Nothing is more out-of-place than the staggeringly unbelievable wire-fu scene where Statham bypasses his goblin foes by running nimbly across their shoulders. For the Howard fan, one particularly interesting oddity is the sequence focusing on huge mole-tunnels that follow the attacking Krug, racing along as fast as a man can run, culminating in grayish hands bursting out of the ground and dragging helpless humans down into the dirt. It’s as if a scene from “Worms in the Earth” just wandered into the movie for no particular reason, or at least none they cared to share with the audience…
(Cue Tom Servo, in gutteral voice: “Hey, dis aint da Tower of Trajan!”
Cue Crow, in Brooklynese: “We shoulda turned left at Albuquerque!”)

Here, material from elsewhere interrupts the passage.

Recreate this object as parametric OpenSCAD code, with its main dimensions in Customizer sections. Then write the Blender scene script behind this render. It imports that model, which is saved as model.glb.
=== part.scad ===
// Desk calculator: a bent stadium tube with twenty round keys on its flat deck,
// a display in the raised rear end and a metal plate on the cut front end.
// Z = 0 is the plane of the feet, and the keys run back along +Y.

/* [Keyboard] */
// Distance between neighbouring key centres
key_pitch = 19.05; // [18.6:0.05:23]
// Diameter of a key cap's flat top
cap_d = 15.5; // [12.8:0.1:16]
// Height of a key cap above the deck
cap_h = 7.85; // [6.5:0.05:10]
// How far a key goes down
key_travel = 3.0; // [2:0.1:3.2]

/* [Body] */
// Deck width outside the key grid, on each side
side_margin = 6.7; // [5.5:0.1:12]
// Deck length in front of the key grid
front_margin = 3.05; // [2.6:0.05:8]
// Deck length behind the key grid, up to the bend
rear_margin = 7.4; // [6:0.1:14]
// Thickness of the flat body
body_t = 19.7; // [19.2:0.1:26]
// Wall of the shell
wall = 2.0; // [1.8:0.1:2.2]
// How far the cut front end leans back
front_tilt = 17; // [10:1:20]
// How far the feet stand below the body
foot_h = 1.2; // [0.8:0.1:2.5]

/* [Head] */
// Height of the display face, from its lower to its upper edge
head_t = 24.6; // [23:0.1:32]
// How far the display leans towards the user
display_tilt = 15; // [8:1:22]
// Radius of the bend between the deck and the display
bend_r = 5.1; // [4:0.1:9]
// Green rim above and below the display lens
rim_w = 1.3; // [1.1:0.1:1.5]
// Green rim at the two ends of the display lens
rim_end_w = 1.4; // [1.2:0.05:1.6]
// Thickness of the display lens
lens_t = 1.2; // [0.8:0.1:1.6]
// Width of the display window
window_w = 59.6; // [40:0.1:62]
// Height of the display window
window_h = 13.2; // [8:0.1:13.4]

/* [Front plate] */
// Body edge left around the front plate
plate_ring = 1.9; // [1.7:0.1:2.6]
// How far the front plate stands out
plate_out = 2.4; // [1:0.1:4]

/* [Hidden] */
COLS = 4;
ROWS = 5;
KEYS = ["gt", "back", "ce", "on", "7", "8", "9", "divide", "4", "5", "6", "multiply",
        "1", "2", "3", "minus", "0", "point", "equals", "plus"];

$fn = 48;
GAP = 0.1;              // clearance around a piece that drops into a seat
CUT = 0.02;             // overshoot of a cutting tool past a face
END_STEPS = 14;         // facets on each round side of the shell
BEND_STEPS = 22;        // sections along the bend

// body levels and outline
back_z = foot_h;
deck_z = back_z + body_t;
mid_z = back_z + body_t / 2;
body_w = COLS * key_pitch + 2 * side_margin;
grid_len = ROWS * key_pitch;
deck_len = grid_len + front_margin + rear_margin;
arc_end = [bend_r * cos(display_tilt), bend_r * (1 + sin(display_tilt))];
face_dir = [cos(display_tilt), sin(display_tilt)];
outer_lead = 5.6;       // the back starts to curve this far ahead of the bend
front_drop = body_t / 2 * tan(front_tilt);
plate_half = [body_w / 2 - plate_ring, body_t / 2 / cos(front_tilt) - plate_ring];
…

After the battle, in which the cowardly Duke Fallow mortally wounds King Konreid with an arrow from afar, the King’s Magus Merick (played by Indiana Jones pal and actual LOTR castmember John Rhys-Davies) discerns that Farmer is actually the lost Prince of Ehb, much to Duke Fallow’s irritation. So now our hero has an army to lead to the dark magi’s castle, though there’s another full-scale battle to go through, this time in a noirish light rain. There’s more, of course, a Valeria-style warrior woman, black vapors swirling from the crushed helmets of the dark riders, a confrontation between the wizards white and black, but if you’ve seen LOTR and a few other S&S movies there’s little enough you haven’t seen.
I never bought a ticket to this film (thankfully), but as it’s playing on cable it’s not a terrible way to kill an afternoon. I’m not sure whether to decide it’s too bad it was such a flop, as it hurts the chances of more sword & sorcery movies being made, or if it’s a good thing, as it hurts the chances of more really bad sword & sorcery movies being made.